>>>>
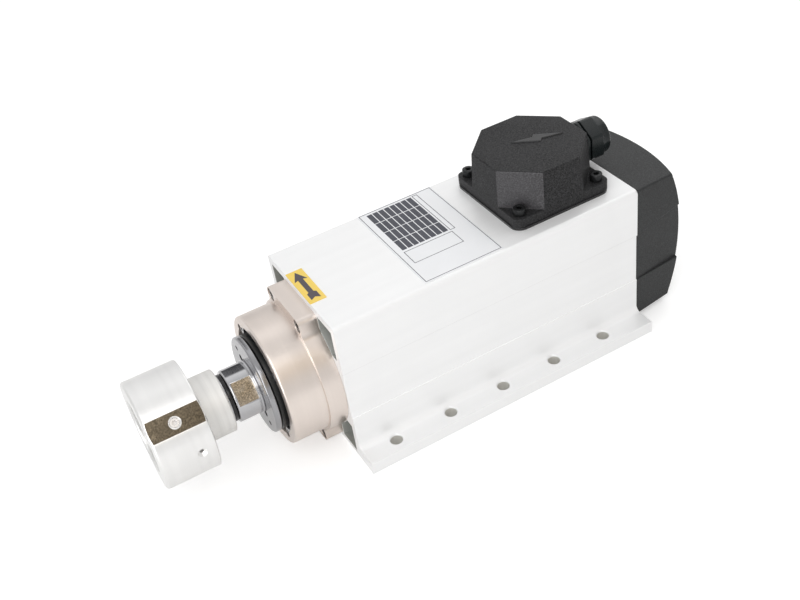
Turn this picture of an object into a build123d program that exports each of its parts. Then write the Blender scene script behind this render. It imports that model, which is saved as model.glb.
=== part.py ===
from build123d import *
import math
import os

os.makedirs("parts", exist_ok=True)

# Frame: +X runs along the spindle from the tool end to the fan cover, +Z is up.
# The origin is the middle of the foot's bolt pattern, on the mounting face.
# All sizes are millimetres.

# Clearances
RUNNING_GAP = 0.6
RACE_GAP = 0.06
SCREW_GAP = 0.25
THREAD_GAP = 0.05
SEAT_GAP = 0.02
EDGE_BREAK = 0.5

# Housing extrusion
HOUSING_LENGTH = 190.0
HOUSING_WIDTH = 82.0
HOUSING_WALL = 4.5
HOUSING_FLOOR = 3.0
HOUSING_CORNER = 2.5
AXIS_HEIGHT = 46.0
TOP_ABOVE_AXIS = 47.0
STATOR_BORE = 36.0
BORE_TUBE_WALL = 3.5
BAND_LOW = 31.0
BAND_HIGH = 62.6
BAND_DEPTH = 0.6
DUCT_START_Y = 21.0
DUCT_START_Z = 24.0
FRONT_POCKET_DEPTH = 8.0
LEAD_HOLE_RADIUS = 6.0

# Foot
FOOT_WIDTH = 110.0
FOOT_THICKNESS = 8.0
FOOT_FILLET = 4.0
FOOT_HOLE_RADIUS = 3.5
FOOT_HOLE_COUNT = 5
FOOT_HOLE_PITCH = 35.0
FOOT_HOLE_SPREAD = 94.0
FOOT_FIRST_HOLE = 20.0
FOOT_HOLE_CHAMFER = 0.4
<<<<
## Short task
Identify every line above with the string "parts" in it. Copy those lines.

## Task solution
Turn this picture of an object into a build123d program that exports each of its parts. Then write the Blender scene script behind this render. It imports that model, which is saved as model.glb.
os.makedirs("parts", exist_ok=True)